The Milken Institute recently hosted a global conference that saw executives from a variety of industries speaking on major concerns they are seeing within investing, reported Pensions & Investments. Environmental, social, and governance topics kept popping up in multiple panels as executives discussed the role they play for investing and also as a recognition of their growing importance.
An economic think tank, the Milken Institute offers research and hosts conferences that help to connect the financial world to important socio-economic issues of the day. The general consensus amongst the executives that spoke on the topic was that ESG investing remains complicated for a variety of reasons, and that there isn’t a one size-fits-all for investors, but that instead the method for engaging with EGS funds depends on the priorities of individual investors.
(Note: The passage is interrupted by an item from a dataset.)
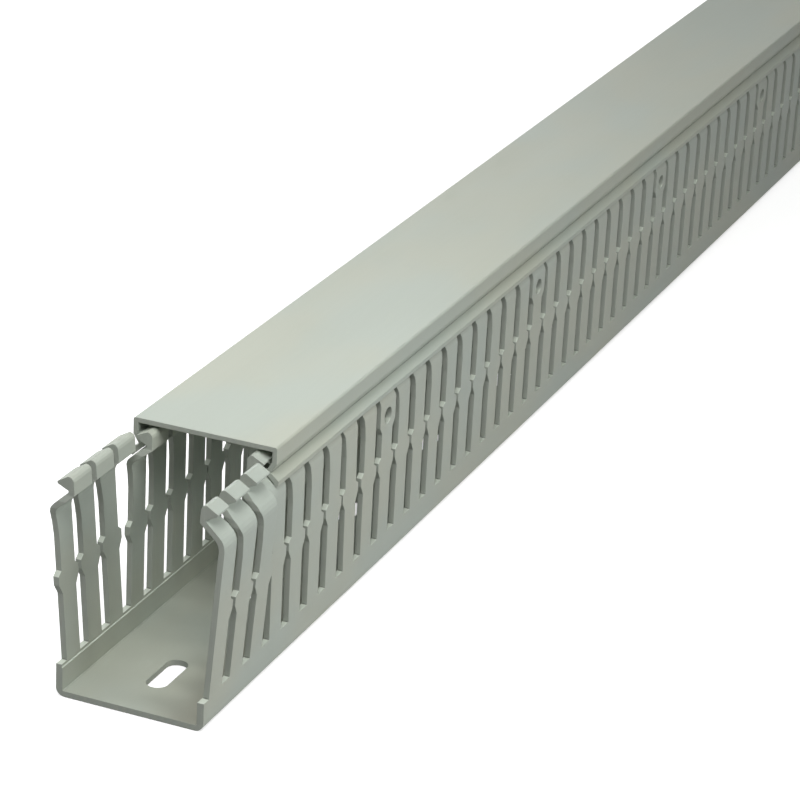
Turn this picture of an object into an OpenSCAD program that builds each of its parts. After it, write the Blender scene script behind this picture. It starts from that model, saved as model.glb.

Some executives, such as Scott Minerd, CIO of Guggenheim Partners, discussed the limitations that divestment funds and approaches can have. When the strategy is simply not engaging, funding can be eliminated for a company that is working to reduce their carbon emissions.
Martin Flanagan, president and CEO of Invesco, was clear that his firm is ready to be supportive and helpful as the energy sector works to transition to renewables, and that he believes divestment investing isn’t the correct approach to ESG.
Flanagan recognizes that ESG is an ever-evolving area and that the financial industry is still working to find its own best practices. He believes that within three to five years, ESG will be part of the normal set of factors considered when investing instead of the outlier it currently is.
ESGY Invests in Companies Working Towards ESG Goals
The call for corporations to implement and follow ESG practices is an increasingly larger pressure from investors.
The American Century Sustainable Growth ETF (ESGY) invests in large companies that are practicing sustainability and working towards measurable ESG goals.
ESGY is a non-diversified fund that invests in large-cap companies with large growth and value potential that also rank highly on ESG metrics, and it is actively managed.
ACI’s proprietary model assigns a score to each security for financial metrics as well as a score for ESG metrics, both of which are then combined. The highest overall scoring securities are selected within each sector, creating a portfolio with strong performance and higher ESG ratings than the stocks in the Russell 1000 Growth Index.
The fund is a semi-transparent ETF, meaning that allocations are disclosed on a quarterly basis, not daily. As of its last quarterly rebalancing, its top sectors by weighting were information technology at 47%, consumer discretionary at 18%, communication services at 11%, and healthcare at 10%.
ESGY has a total annual fund operating expense of 0.39%.